Global regulators and governments are starting to take action, and they’re implementing all sorts of controls. These range from full liability shift in the U.K. to increased fraud data sharing, forcing telcos to act upstream, and preventing banks from sending links in Singapore. KSA has implemented the Counter Fraud Framework5 to ensure its financial services firms have the tools to manage.
Data Sharing
Data sharing is becoming part of the solution both public, private and joint initiatives, for fraud and AML purposes. Some examples include the U.K.’s new Economic crime and Corporate Transparency Act, which provides PSPs with the legal cover to share data in wider financial crime contexts. The EU’s Payments Services Regulation, that at present, is quite limited in its fraud data sharing. There is also the Brazilian law that came into force at the end of 2023. Australia is rolling out its FRX platform their banks to share data on frauds.

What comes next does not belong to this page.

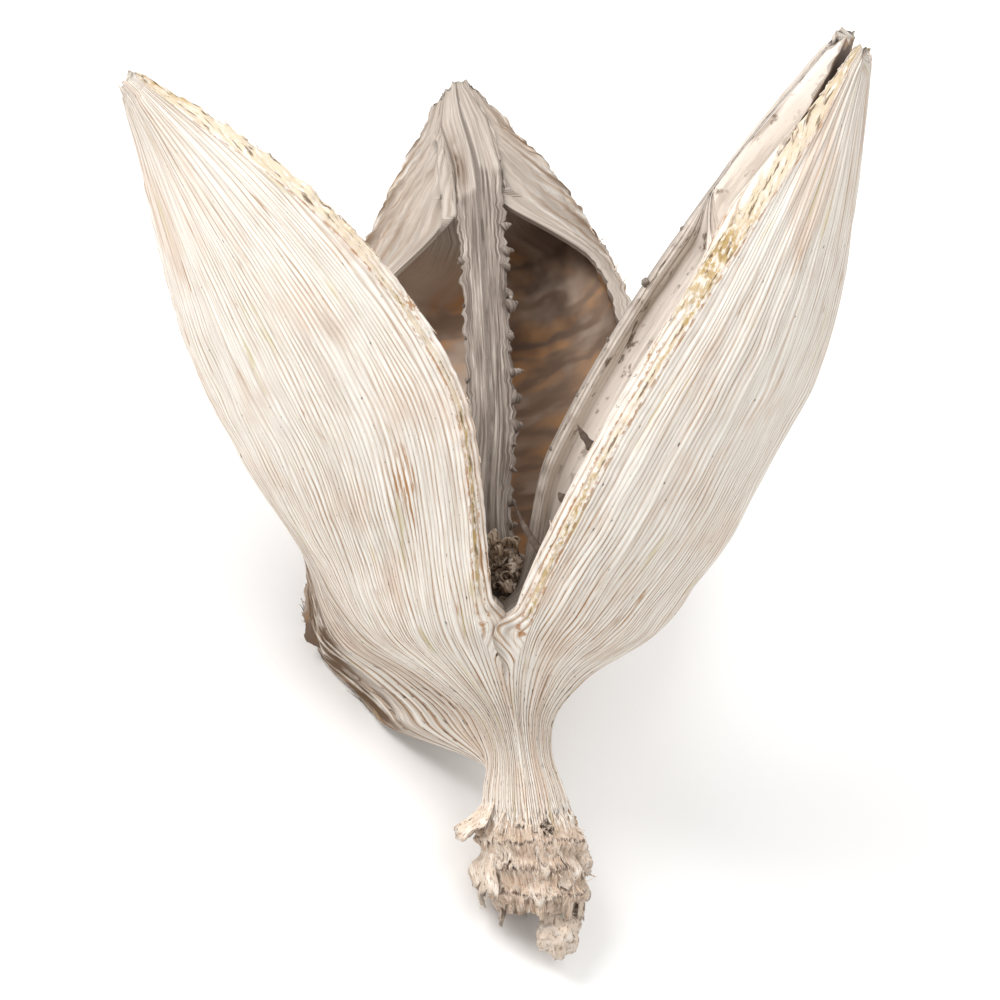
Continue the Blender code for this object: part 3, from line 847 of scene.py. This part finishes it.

So faster payments present several challenges to financial institutions (FIs). The most obvious being the liability shift seen in the U.K. and to a more limited extend in the EU under its new Payments Service Regulation or Zelle in the U.S.
Operational Impact
With faster payments there is usually a large increase in the genuine volume of payments, not just a cannibalisation. This in addition to their irrevocable nature, makes it hard to see the frauds within the genuine payment volumes and losses increase fast as recoveries drop.
However, it’s also the operational impacts of dealing with their customers who have been victims, even if there is no liability and that it also undermines the trust in real time and digital payments.
So as an FI, you need to be able to offer customers real-time payments, (which are becoming table stakes), whilst attempting to keep the friction (SCA/MFA) to a minimum. Also, meet an increasingly tough set of regulatory expectations to refund and protect customers, not just from fraud, but from having their accounts frozen, such as by the U.K.’s FCA Duty of Care.
From a cost perspective, FIs need to manage their liability from fraud and money laundering by mules and all the above while being better, cheaper, faster than their competitors.
What are the solutions to that FIs need to invest in?
Real-time profiling of payments and non-payment activity has been in place for some time. However now it must cover both inbound as well as outbound payments. This is being coupled with a multifaceted, intent-based set of machine learning/AI models to detect unauthorised and authorised fraud, mule accounts and first-party abuse of liability shift.
Firms need to fully utilise the increased data sharing being permissioned by regulators. Having this data and more is extremely useful, however, it requires the right tools to be able to turn that into actionable decisions that can be used in an efficient and operational way.
In addition, firms need to remove the silos (data and operational) within their firms and be able to feed the large amounts of data that are freed into AI models to detect and prevent fraud.
These tools need to be set up to manage multiple fraud typologies, across the customer lifecycle. This means looking at onboarding and early account monitoring as well as ongoing mule detection and payments profiling. It also requires automation of alert workflows and case management to bring efficiencies to the claims and investigations processes to deal with the increased volume of fraud cases.
This makes it more important than ever to have the right fraud prevention and detection tooling.